Data excerpt:
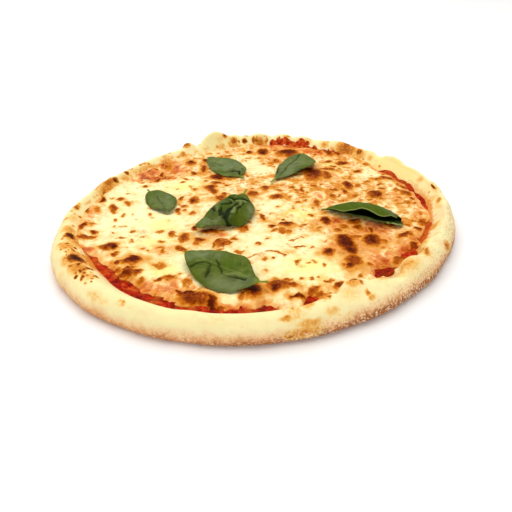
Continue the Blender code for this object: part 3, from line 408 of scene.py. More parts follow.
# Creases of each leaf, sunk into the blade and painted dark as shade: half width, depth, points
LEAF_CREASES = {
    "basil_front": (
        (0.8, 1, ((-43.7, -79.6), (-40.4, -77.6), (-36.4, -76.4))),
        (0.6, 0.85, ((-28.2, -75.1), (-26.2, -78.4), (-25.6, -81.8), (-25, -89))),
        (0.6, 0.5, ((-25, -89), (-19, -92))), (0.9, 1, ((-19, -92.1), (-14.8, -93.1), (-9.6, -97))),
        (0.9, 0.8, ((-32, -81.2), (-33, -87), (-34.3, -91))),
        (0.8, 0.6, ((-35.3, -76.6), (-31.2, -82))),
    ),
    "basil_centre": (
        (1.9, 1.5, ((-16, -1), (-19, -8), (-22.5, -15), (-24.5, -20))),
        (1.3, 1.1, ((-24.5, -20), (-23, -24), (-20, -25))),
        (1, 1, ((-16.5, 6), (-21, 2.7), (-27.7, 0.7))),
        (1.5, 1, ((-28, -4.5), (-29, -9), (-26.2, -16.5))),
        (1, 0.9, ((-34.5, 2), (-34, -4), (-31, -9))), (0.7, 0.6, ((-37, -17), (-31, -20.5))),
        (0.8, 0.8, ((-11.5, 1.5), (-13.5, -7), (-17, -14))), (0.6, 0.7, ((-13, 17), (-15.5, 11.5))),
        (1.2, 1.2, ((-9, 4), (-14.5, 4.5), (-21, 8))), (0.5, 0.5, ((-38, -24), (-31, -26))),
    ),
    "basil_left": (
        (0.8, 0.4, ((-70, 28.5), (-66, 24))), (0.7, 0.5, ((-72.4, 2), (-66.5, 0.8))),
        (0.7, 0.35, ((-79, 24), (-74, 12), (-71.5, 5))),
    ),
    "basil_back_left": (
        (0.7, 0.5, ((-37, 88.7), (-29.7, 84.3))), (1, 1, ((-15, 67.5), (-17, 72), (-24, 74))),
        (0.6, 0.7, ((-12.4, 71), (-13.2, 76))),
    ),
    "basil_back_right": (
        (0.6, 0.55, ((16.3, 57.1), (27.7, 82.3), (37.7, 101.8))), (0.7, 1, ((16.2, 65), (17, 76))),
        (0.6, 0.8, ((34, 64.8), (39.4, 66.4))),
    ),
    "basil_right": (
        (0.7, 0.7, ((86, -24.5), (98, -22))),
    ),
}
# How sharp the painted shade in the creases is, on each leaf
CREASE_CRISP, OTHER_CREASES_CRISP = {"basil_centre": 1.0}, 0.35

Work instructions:
Can you give every line above again, exactly as written?

Complete response:
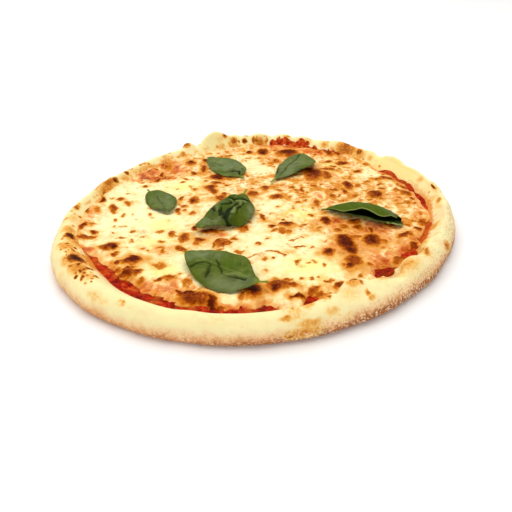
Continue the Blender code for this object: part 3, from line 408 of scene.py. More parts follow.
# Creases of each leaf, sunk into the blade and painted dark as shade: half width, depth, points
LEAF_CREASES = {
    "basil_front": (
        (0.8, 1, ((-43.7, -79.6), (-40.4, -77.6), (-36.4, -76.4))),
        (0.6, 0.85, ((-28.2, -75.1), (-26.2, -78.4), (-25.6, -81.8), (-25, -89))),
        (0.6, 0.5, ((-25, -89), (-19, -92))), (0.9, 1, ((-19, -92.1), (-14.8, -93.1), (-9.6, -97))),
        (0.9, 0.8, ((-32, -81.2), (-33, -87), (-34.3, -91))),
        (0.8, 0.6, ((-35.3, -76.6), (-31.2, -82))),
    ),
    "basil_centre": (
        (1.9, 1.5, ((-16, -1), (-19, -8), (-22.5, -15), (-24.5, -20))),
        (1.3, 1.1, ((-24.5, -20), (-23, -24), (-20, -25))),
        (1, 1, ((-16.5, 6), (-21, 2.7), (-27.7, 0.7))),
        (1.5, 1, ((-28, -4.5), (-29, -9), (-26.2, -16.5))),
        (1, 0.9, ((-34.5, 2), (-34, -4), (-31, -9))), (0.7, 0.6, ((-37, -17), (-31, -20.5))),
        (0.8, 0.8, ((-11.5, 1.5), (-13.5, -7), (-17, -14))), (0.6, 0.7, ((-13, 17), (-15.5, 11.5))),
        (1.2, 1.2, ((-9, 4), (-14.5, 4.5), (-21, 8))), (0.5, 0.5, ((-38, -24), (-31, -26))),
    ),
    "basil_left": (
        (0.8, 0.4, ((-70, 28.5), (-66, 24))), (0.7, 0.5, ((-72.4, 2), (-66.5, 0.8))),
        (0.7, 0.35, ((-79, 24), (-74, 12), (-71.5, 5))),
    ),
    "basil_back_left": (
        (0.7, 0.5, ((-37, 88.7), (-29.7, 84.3))), (1, 1, ((-15, 67.5), (-17, 72), (-24, 74))),
        (0.6, 0.7, ((-12.4, 71), (-13.2, 76))),
    ),
    "basil_back_right": (
        (0.6, 0.55, ((16.3, 57.1), (27.7, 82.3), (37.7, 101.8))), (0.7, 1, ((16.2, 65), (17, 76))),
        (0.6, 0.8, ((34, 64.8), (39.4, 66.4))),
    ),
    "basil_right": (
        (0.7, 0.7, ((86, -24.5), (98, -22))),
    ),
}
# How sharp the painted shade in the creases is, on each leaf
CREASE_CRISP, OTHER_CREASES_CRISP = {"basil_centre": 1.0}, 0.35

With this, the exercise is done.